Bitcoin is currently behaving as if a recession is looming, even though macroeconomic indicators suggest otherwise.
André Dragosch, European Head of Research at Bitwise Asset Management, highlighted in a Friday X post that the cryptocurrency is pricing in the most bearish global growth outlook since the 2022 Federal Reserve tightening cycle and the 2020 COVID-19 crash. Using survey data from Sentix, ISM, and the Philly Fed, Dragosch charted the divergence between bitcoin’s implied growth expectations and traditional macro signals.
The chart reveals a striking disconnect: bitcoin’s implied growth outlook has fallen below -1 standard deviation, signaling extreme pessimism, while survey-based macro indicators remain near neutral. Dragosch compared this divergence to prior dislocations in March 2020 and November 2022, both of which preceded significant bitcoin rallies.

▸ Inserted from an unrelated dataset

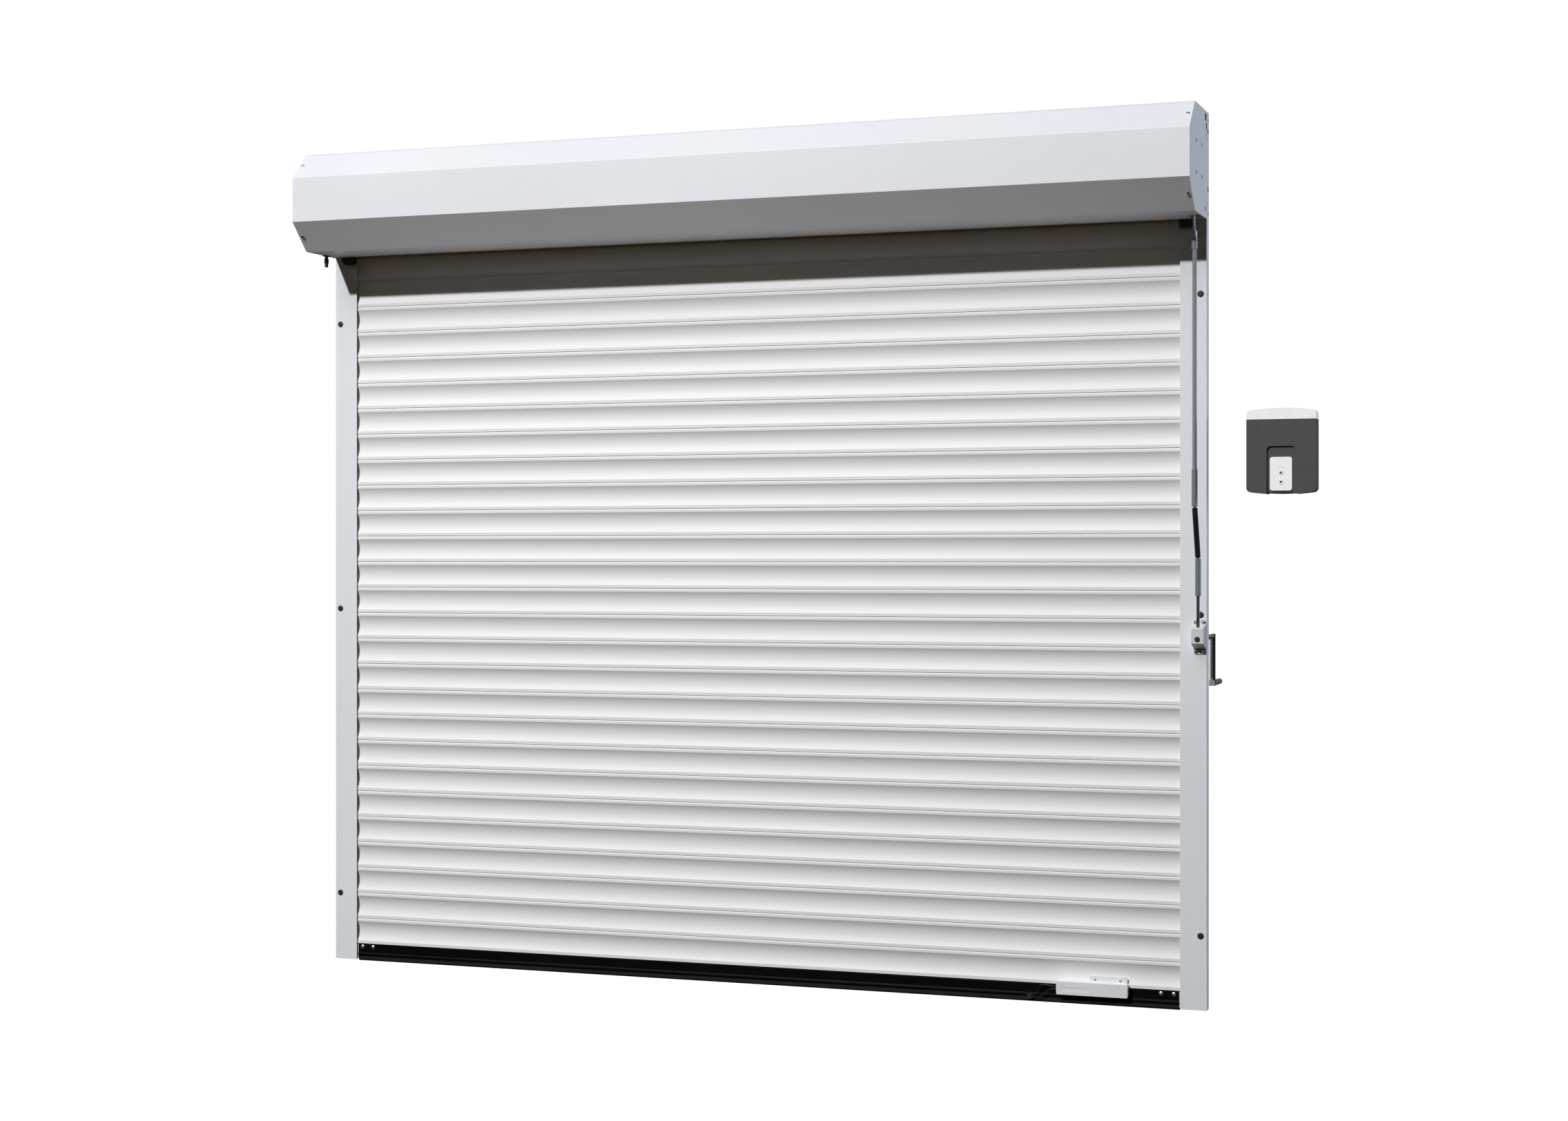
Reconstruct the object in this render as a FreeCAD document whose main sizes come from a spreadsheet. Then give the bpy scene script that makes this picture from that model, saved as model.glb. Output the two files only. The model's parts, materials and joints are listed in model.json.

“Bitcoin is essentially pricing in a recessionary growth environment,” he noted, describing the current risk-reward setup as asymmetric. “You’re not even remotely bullish enough,” he added, suggesting a recovery could mirror the sixfold rally following the March 2020 COVID shock.
Crypto sentiment remains muted. The CMC Crypto Fear and Greed Index held at 20 (“Fear”) on Saturday, slightly above its year-to-date low of 10 recorded on Nov. 22. By comparison, it was 39 a month ago and reached 84 (“Extreme Greed”) in late November 2024.
Bitcoin traded at $90,559 as of 11:30 a.m. UTC on Nov. 29, down 0.8% over 24 hours. Year-to-date, it is down 3% and 28% from its all-time high of $126,080 on Oct. 6.
Meanwhile, macro expectations show signs of easing. The CME FedWatch Tool indicates traders now assign an 86.4% probability that the Federal Reserve will cut rates by 25 basis points to a 3.5%–3.75% range at its December meeting.